2. In 1840 a child of Judge Iverson Louis Harris [East side, Section I, Lot 78] died and an oak
tree was planted in his memory.
3. Milledgeville's first Methodist church, built in 1805(1), was located in the cemetery. A granite
monument [West side, Section D, Lot 89] now marks the site. Nearby is the oak tree which was
planted (to honor John Wesley) when the church was built. An oak was chosen because of the
Wesley Oak in Savannah.
4. A small pine tree is growing next to Charles Holmes Herty's grave [West side, Section D,
Lot 30]. Herty, born in Milledgeville, developed a method of making paper from pine trees.
Other pines planted there have died, but this one, given by Mickey Burrus, seems to be thriving.
5. A brother of Mr.
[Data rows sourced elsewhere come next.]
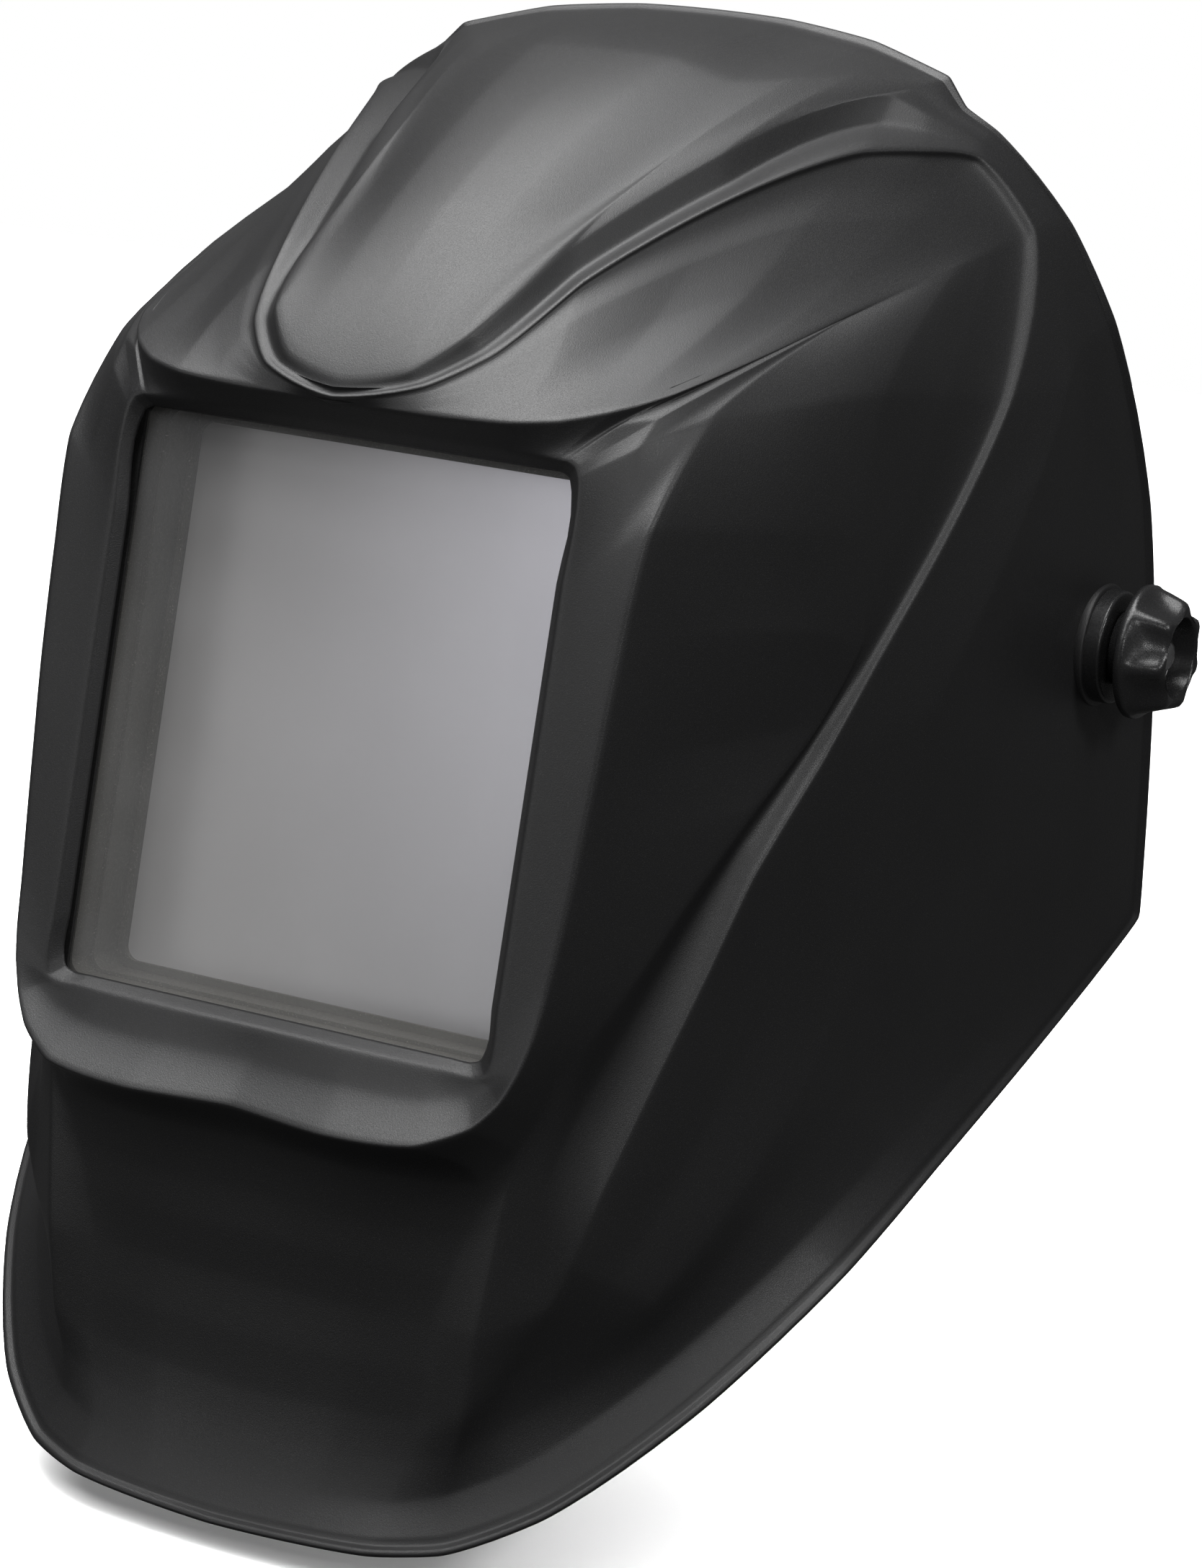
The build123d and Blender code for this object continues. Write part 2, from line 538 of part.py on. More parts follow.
with BuildPart() as band_guides:
    arm_in = OVAL_A - BAND_T / 2 + REAR_BAND_SHIFT
    for side in SIDES.values():
        lip_in = arm_in - GUIDE_PLAY - GUIDE_T
        for z in (REAR_BAND_Z[0] - GAP - GUIDE_T / 2, REAR_BAND_Z[1] + GAP + GUIDE_T / 2):
            with Locations((side * (lip_in + PLATE_IN) / 2, GUIDE_Y, z)):
                Box(PLATE_IN - lip_in, GUIDE_LENGTH, GUIDE_T)
        with Locations((side * (lip_in + GUIDE_T / 2), GUIDE_Y, sum(REAR_BAND_Z) / 2)):
            Box(GUIDE_T, GUIDE_LENGTH, REAR_BAND_Z[1] - REAR_BAND_Z[0] + 2 * GAP)
save(band_guides, "band_guides")

# ---------------------------------------------------------------- crown straps
for name, y in STRAP_YS.items():
    with BuildPart() as crown_strap:
        for shrink, mode in ((0, Mode.ADD), (STRAP_T, Mode.SUBTRACT)):
            a = STRAP_X - shrink
            with BuildSketch(front_plane(y + STRAP_W / 2)):
                with BuildLine():
                    Line((a, STRAP_FOOT), (a, STRAP_SHOULDER))
                    EllipticalCenterArc((0, STRAP_SHOULDER), a,
                                        STRAP_TOP - shrink - STRAP_SHOULDER, 0, arc_size=180)
                    Line((-a, STRAP_SHOULDER), (-a, STRAP_FOOT))
                    Line((-a, STRAP_FOOT), (a, STRAP_FOOT))
                make_face()
            extrude(amount=STRAP_W, mode=mode)
        with BuildSketch(Plane.YZ):
            with Locations(*[(y, z) for z in STRAP_HOLES]):
                Circle(STRAP_HOLE_R)
        extrude(amount=STRAP_TOP, both=True, mode=Mode.SUBTRACT)
    save(crown_strap, name)

BRIDGE_LOW = STRAP_TOP + 0.02
with BuildPart() as crown_bridge:
    bridge_y = (STRAP_YS["crown_strap_front"] - BRIDGE_INSET,
                STRAP_YS["crown_strap_rear"] + BRIDGE_INSET)
    with Locations((0, sum(bridge_y) / 2, BRIDGE_LOW + STRAP_T / 2)):
        Box(BRIDGE_W, bridge_y[1] - bridge_y[0], STRAP_T)
    fillet(crown_bridge.edges().filter_by(Axis.Z), BRIDGE_R)
save(crown_bridge, "crown_bridge")

# ---------------------------------------------------------------- rear band and ratchet
with BuildPart() as rear_band:
    oval_ring(*REAR_BAND_Z, BAND_T / 2 + REAR_BAND_SHIFT, -BAND_T / 2 + REAR_BAND_SHIFT)
    keep_y(REAR_BAND_END, 200)
save(rear_band, "rear_band")

with BuildPart() as rear_pad:
    pad_out = -BAND_T / 2 + REAR_BAND_SHIFT - SEAM
    oval_ring(REAR_BAND_Z[0] - PAD_OVERHANG, REAR_BAND_Z[1] + PAD_OVERHANG,
              pad_out, pad_out - REAR_PAD_T)
    keep_y(REAR_PAD_FROM, 200)
    with Locations((0, BOX_FRONT, RATCHET_Z)):
        Box(2 * REAR_PAD_HALF, BOX_FRONT, BOX_FRONT, mode=Mode.INTERSECT)
save(rear_pad, "rear_pad")

with BuildPart() as ratchet_housing:
    with BuildSketch(back_plane(BOX_FRONT)):
        with Locations((0, RATCHET_Z)):
            RectangleRounded(2 * BOX_HALF_X, 2 * BOX_HALF_Z, BOX_R)
    extrude(amount=BOX_BACK - BOX_FRONT)
    with BuildSketch(Plane.XY.offset(RATCHET_Z - 30)):
        oval(BAND_T / 2 + REAR_BAND_SHIFT + 0.02)
    extrude(amount=60, mode=Mode.SUBTRACT)
    with BuildSketch(back_plane(BOX_FLOOR)):
        with Locations((0, RATCHET_Z)):
            RectangleRounded(2 * (BOX_HALF_X - BOX_WALL), 2 * (BOX_HALF_Z - BOX_WALL),
                             BOX_R - BOX_WALL)
    extrude(amount=BOX_BACK - BOX_FLOOR, mode=Mode.SUBTRACT)
    with BuildSketch(back_plane(BOX_FRONT)):
        with Locations((0, RATCHET_Z)):
            Circle(SHAFT_TIP_R + RUNNING)
    extrude(amount=BOX_FLOOR - BOX_FRONT, mode=Mode.SUBTRACT)
save(ratchet_housing, "ratchet_housing")

SCREW_GRID = (2 * BOX_HALF_X - SCREW_INSET, 2 * BOX_HALF_Z - SCREW_INSET)
with BuildPart() as ratchet_cover:
    with BuildSketch(back_plane(BOX_BACK)):
        with Locations((0, RATCHET_Z)):
            RectangleRounded(2 * BOX_HALF_X, 2 * BOX_HALF_Z, BOX_R)
            Circle(SHAFT_R + RUNNING, mode=Mode.SUBTRACT)
            with GridLocations(*SCREW_GRID, 2, 2):
                Circle(COVER_SCREW_R, mode=Mode.SUBTRACT)
    extrude(amount=COVER_BACK - BOX_BACK)
save(ratchet_cover, "ratchet_cover")

with BuildPart() as cover_screws:
    with BuildSketch(back_plane(BOX_BACK)):
        with Locations((0, RATCHET_Z)):
            with GridLocations(*SCREW_GRID, 2, 2):
                Circle(COVER_SCREW_R)
    extrude(amount=COVER_BACK - BOX_BACK)
save(cover_screws, "cover_screws")

PITCH_R = MODULE * PINION_TEETH / 2
with BuildPart() as ratchet_pinion:
    with BuildSketch(back_plane(RACK_Y[0])) as gear:
        with Locations((0, RATCHET_Z)):
            Circle(PITCH_R - ROOT)
            with PolarLocations(PITCH_R - ROOT, PINION_TEETH, start_angle=90):
                with Locations((ROOT / 2 + ADDENDUM / 2 - 0.2, 0)):
                    Rectangle(ROOT + ADDENDUM + 0.4, 2 * TOOTH_HALF)
    extrude(amount=RACK_Y[1] - RACK_Y[0])
    with BuildSketch(back_plane(BOX_FLOOR - 2)):
        with Locations((0, RATCHET_Z)):
            Circle(SHAFT_TIP_R)
    extrude(amount=RACK_Y[0] - BOX_FLOOR + 2)
    with BuildSketch(back_plane(RACK_Y[1])):
        with Locations((0, RATCHET_Z)):
            Circle(SHAFT_R)
    extrude(amount=RATCHET_KNOB_Y[0] - RACK_Y[1])
save(ratchet_pinion, "ratchet_pinion")

TOOTH_PITCH = pi * MODULE
# the right rack lies over the pinion and the left rack under it
for name, (side, level) in {"right": (1, 1), "left": (-1, -1)}.items():
    with BuildPart() as band_rack:
        pitch_z = RATCHET_Z + level * PITCH_R
        with BuildSketch(front_plane(RACK_Y[1])):
            with Locations((side * RACK_CENTRE, pitch_z + level * (ROOT + RACK_DEPTH / 2))):
                Rectangle(RACK_LENGTH, RACK_DEPTH)
            for tooth in range(-RACK_TEETH // 2 + 2, RACK_TEETH // 2 + 2):
                tooth_x = side * (tooth + 0.5) * TOOTH_PITCH
                with Locations((tooth_x, pitch_z + level * (ROOT - ADDENDUM + 0.2) / 2)):
                    Rectangle(2 * TOOTH_HALF, ROOT + ADDENDUM + 0.2)
        extrude(amount=RACK_Y[1] - RACK_Y[0])
    save(band_rack, f"{name}_band_rack")

with BuildPart() as ratchet_knob:
    with BuildSketch(back_plane(RATCHET_KNOB_Y[0])):
        with Locations((0, RATCHET_Z)):
            Circle(RATCHET_KNOB_R)
    extrude(amount=RATCHET_KNOB_Y[1] - RATCHET_KNOB_Y[0])
    with BuildSketch(back_plane(RATCHET_KNOB_Y[0])):
        with Locations((0, RATCHET_Z)):
            with PolarLocations(RATCHET_KNOB_R + LOBE_OUT, RATCHET_LOBES):
                Circle(LOBE_R)
    extrude(amount=RATCHET_KNOB_Y[1] - RATCHET_KNOB_Y[0], mode=Mode.SUBTRACT)
    chamfer(ratchet_knob.faces().sort_by(Axis.Y)[-1].outer_wire().edges(), LOBE_EDGE)
save(ratchet_knob, "ratchet_knob")
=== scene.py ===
"""The looks of a flip-up welding helmet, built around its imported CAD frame.

Metres, in the frame of the CAD: +Z up, -Y the way the wearer looks, origin at the
middle of the pivot axis. The shell is a grid of feature lines, given in millimetres
for one half and mirrored.
"""

import json
from math import cos, pi, radians, sin

import bmesh
import bpy
import numpy as np
from mathutils import Matrix, Vector


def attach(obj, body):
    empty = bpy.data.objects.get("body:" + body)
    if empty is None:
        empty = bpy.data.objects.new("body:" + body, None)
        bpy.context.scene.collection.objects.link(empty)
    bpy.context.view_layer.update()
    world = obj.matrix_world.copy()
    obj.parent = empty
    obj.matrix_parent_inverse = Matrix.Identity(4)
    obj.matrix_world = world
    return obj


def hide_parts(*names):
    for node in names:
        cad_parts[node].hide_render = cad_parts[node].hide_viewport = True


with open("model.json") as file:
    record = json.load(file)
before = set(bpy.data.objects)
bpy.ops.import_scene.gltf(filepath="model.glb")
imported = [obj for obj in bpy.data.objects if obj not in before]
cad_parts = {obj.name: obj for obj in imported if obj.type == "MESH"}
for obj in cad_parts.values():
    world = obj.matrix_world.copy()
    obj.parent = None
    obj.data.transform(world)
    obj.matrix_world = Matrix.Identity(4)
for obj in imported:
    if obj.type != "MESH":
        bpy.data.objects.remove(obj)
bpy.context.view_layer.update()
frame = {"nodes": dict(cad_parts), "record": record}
MM = 0.001

# ---------------------------------------------------------------- shell feature lines
# Stations run from the top centre, round the right side and down to the chin's centre.
# Every line has one point at each station, so lines and stations make a grid.
FRAME_LINE = [            # the bezel's outer edge: brow, arm, side and lower lip
    (0, -188, 43.5), (20, -188, 44), (32, -187.5, 44.5), (42, -186.5, 45.2),
    (52, -182.5, 47), (60, -175.5, 50), (64, -170, 52), (68, -162, 55), (80.6, -105, 74.4),
    (75, -159, 50.5), (73.5, -178.5, 27), (72.2, -182, 4), (71, -184.5, -24),
    (69.8, -185.8, -44), (68.7, -187, -60), (67.5, -188.3, -73), (66.3, -190, -83),
    (64.8, -191.5, -90), (62, -193.5, -97), (57.5, -196.5, -103), (47, -202, -108.3),
    (25, -203.5, -110), (0, -200.5, -109.2)]
PANEL_LINE = [            # forehead and side panel, then the lower crease and under the lip
    (0, -188.7, 44.1), (20, -187.2, 46), (32, -182.5, 50), (42, -171, 58),
    (53, -148, 68), (64, -124, 77), (69.5, -113, 79), (75.5, -99, 82), (88, -68, 87),
    (92.5, -110, 58), (93.5, -115, 27), (94.3, -109, 3), (91.3, -119, -15),
    (87, -137, -33), (81.5, -152, -52), (75.5, -166, -73), (70.5, -174.5, -86),
    (67, -179, -93), (64.5, -178.6, -101), (60.5, -180, -110), (53.5, -182, -118),
    (27, -187, -120), (0, -188, -119)]
SWOOSH_LINE = [           # round the tongue, out to the lobe and down the side
    (0, -191, 45), (20, -186, 50), (30, -176, 58), (38, -154, 75),
    (52, -112, 97), (65, -76, 110), (73.5, -60, 112), (81, -46, 112), (94, -39.5, 97),
    (102.5, -60, 59), (100, -84, 24), (96.5, -103, -1), (93, -119.5, -24),
    (88.8, -137.5, -48), (85, -147, -70), (80.5, -156, -92), (76, -164, -113),
    (71.5, -169, -134), (67.6, -170, -144.5), (56, -179.4, -151.8), (44.5, -178.4, -152),
    (25, -180.6, -152), (0, -181.6, -152)]
TONGUE_LINE = [           # the tongue's edge, then the middle of the side and chin
    (0, -188, 49), (15, -185.5, 52.5), (24, -178, 61), (31, -147, 82),
    (43, -105, 105), (60, -54, 123.5), (68.5, -50, 120), (79, -42, 115.5),
    (94.5, -34, 98.5), (106.3, -36, 62), (107.3, -48, 41), (105.4, -64, 14), (102.4, -80, -12),
    (100, -88, -45), (98.5, -98, -72), (96, -112, -96), (91.5, -130, -120),
    (82.5, -150, -144), (61, -168.5, -161), (54, -177.2, -171), (43, -176.8, -175),
    (24, -179.3, -176), (0, -180.3, -177)]
CROWN_LINE = [            # over the crown, then the start of the lower flange
    (0, -150, 88), (14, -148, 87.5), (26, -138, 89.5), (35, -112, 104),
    (46, -84, 116), (61.5, -47, 125.5), (69, -45, 121), (79, -39, 116.5), (95, -30, 99),
    (104.7, -28, 71), (107.5, -22, 38), (107, -28, 8), (107, -38, -28),
    (107, -42, -56), (105.5, -62, -83), (102, -96, -104.5), (96.5, -123, -126),
    (84.5, -148, -152), (62, -170, -173), (52.3, -176.8, -181.2), (41, -177.5, -184),
    (23, -180.2, -186), (0, -181.2, -187)]
FLANGE_LINE = [           # just inside the rim
    (0, -85, 126), (18, -84, 125.5), (33, -82, 122), (42, -72, 124),
    (51, -58, 126.5), (63.5, -40.5, 127.5), (70.5, -40.5, 122), (79, -37, 117.5), (95.5, -26, 99),
    (105, -18, 75), (109.5, 0, 37), (110, 5, 3), (111, 5, -36),
    (112, 8, -66), (110, -35, -93), (107.5, -79, -113), (102, -114, -132.5),
    (87, -145.5, -159), (66, -169.5, -182), (51.6, -176.6, -189.6), (39.5, -179.6, -193),
    (21.5, -182.5, -195), (0, -183.4, -196)]
RIM_LINE = [
    (0, -28, 139), (20, -28.5, 138.5), (34, -29.5, 137), (44, -30.5, 135.5),
    (53, -32, 133), (65.5, -34, 129.3), (71, -35, 122.5), (79, -34, 118), (96, -22, 98.5),
    (105, -10, 78), (110.3, 17, 34), (111.5, 31, -3), (112, 40, -42),
    (113, 43, -71), (112.5, -18, -99), (111, -65, -120), (108.5, -104, -139),
    (93, -140, -168), (71, -167, -192.5), (54, -179, -202), (38.5, -185.5, -204.5),
    (20, -188, -205.5), (0, -189, -206)]
STATIONS = len(RIM_LINE)
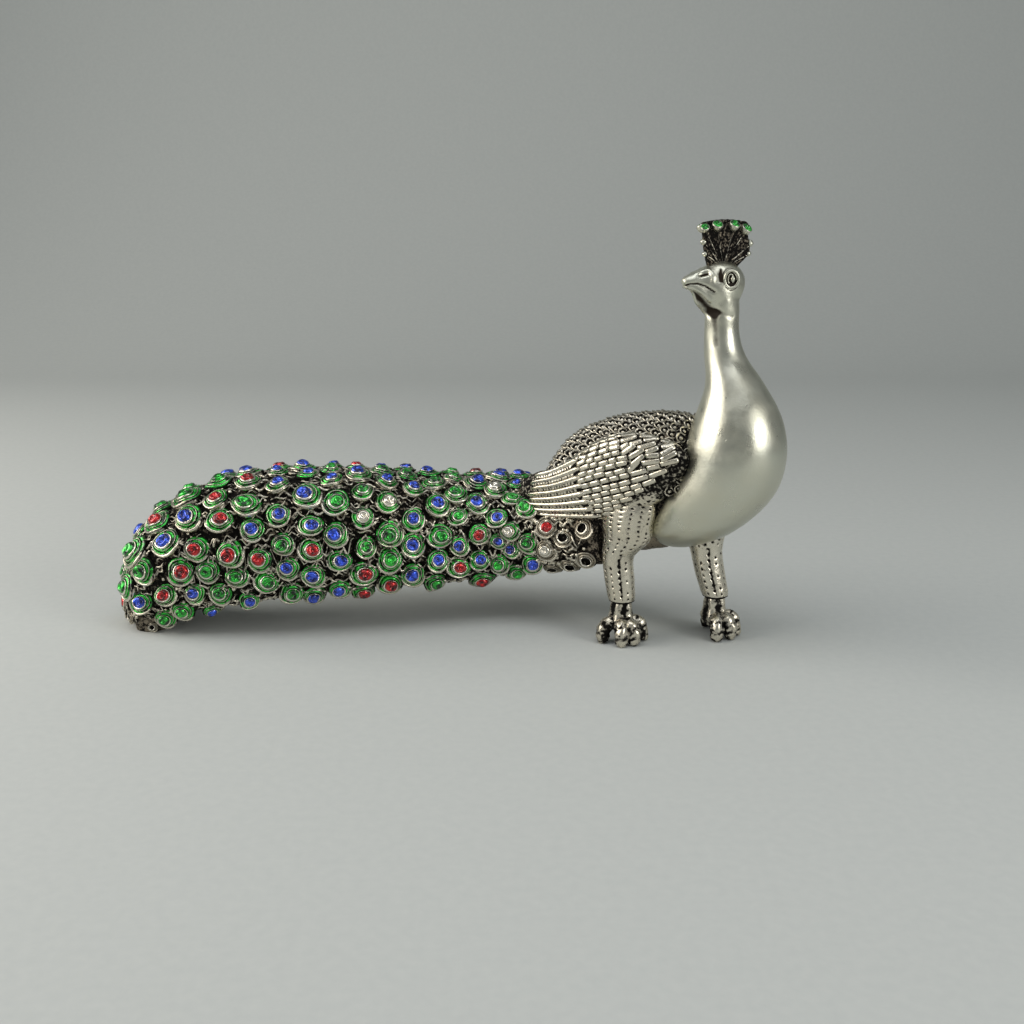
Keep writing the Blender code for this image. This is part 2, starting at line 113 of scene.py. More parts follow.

Carl Vinson [West side, Section H, Lot 5], killed in World War I, is
memorialized by an evergreen tree planted by his mother.
The next time you are in the cemetery look to the left as you approach the gate on your way out.
You will see a privet hedge, the only remaining evidence of a Black Methodist Church which
was built about the same time as Flagg Chapel Baptist.
From an educator's view, there is no more interesting place to teach a botany class. The trees of
antiquity, the more recent horticultural specimens, the vines and shrubs, the annuals and perennials, the
mosses and lichens on the tombstones, resurrection ferns, and even the occasional poison ivy that have crept
in all help make this a natural area of great interest and beauty. Even the graves speak of botanical history.
J. Edison Adams [West side, Section H, Lot 25, Number 14] was a botany professor at the University of
North Carolina at Chapel Hill and world authority on the genus Cornus (dogwood). He was an influential
teacher of many botanists who entered college teaching, including one of the authors. Everything here
seems connected.
Virgil Lawrence, Elizabeth Minter and Harriet Whipple
1. Bonner's history of Milledgeville puts the date at 1809, while a monument in the cemetery reads "about 1805" [Eds.].